In April 2019, Alibaba officially launched Spark on the public cloud and ran pilot programs in several regions inside China, which were well-received by users. Now, MaxCompute is available out-of-the-box in all regions. Initially, MaxCompute was an offline data system specializing in running large-scale jobs. Now it runs jobs as a federated computing platform and has introduced Spark and Flink to support stream computing.

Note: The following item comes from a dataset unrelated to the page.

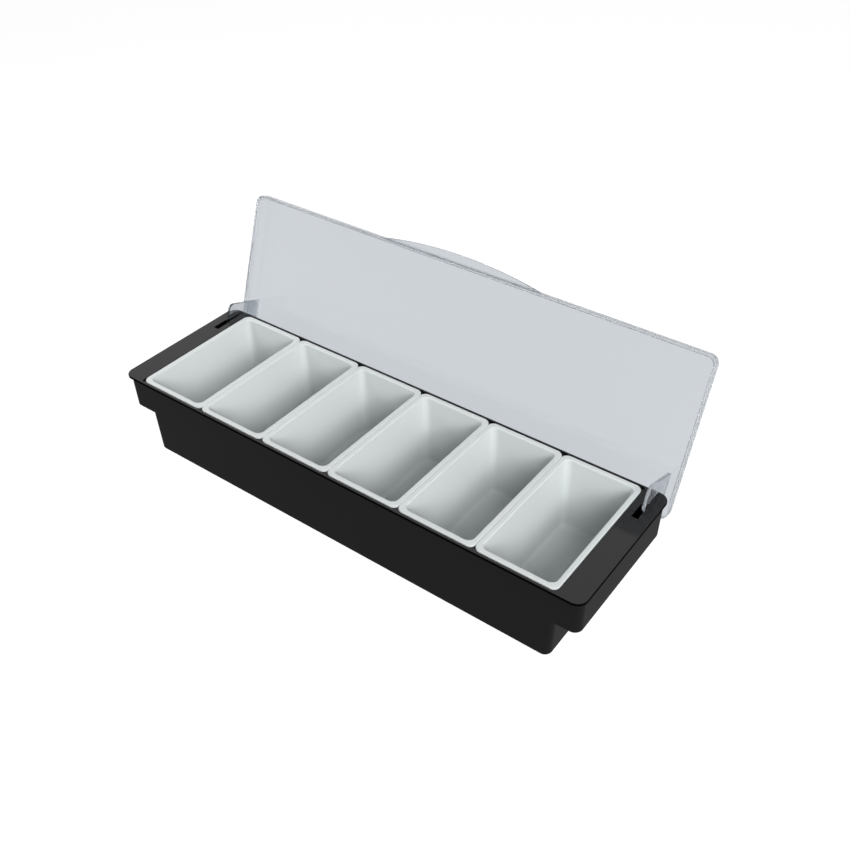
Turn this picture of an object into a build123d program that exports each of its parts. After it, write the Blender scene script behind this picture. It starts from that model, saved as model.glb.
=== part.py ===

At first, to enable MaxCompute Spark to run on MaxCompute, we made some modifications to the native Spark. Some users asked whether their modified Spark engines would be compatible with ours. Therefore, we wanted to ensure that users would not have to modify the core code of their open-source engines. This means that user-modified open-source engines could directly run on Alibaba’s platform without any further modification. As shown in the preceding figure, Spark is segmented into several parts, including the engine core, the part where the engine and the MaxCompute data source connect, and the part where the engine and the resources connect. For data, we abstracted out a set of Cupid SDKs to make the development of components to connect to the Alibaba platform easier for our users. In terms of resources, an in-place replacement of YarnClient is provided to connect to the scheduling interface of Alibaba’s Apsara distributed operating system. Currently, the native JAR packages of Spark 2.4 and Flink 1.9 can be directly used without any modifications.
Therefore, by providing the capability of customizing engines, MaxCompute allows you to download a native or custom engine package, create a custom engine, and then submit jobs to the custom engine.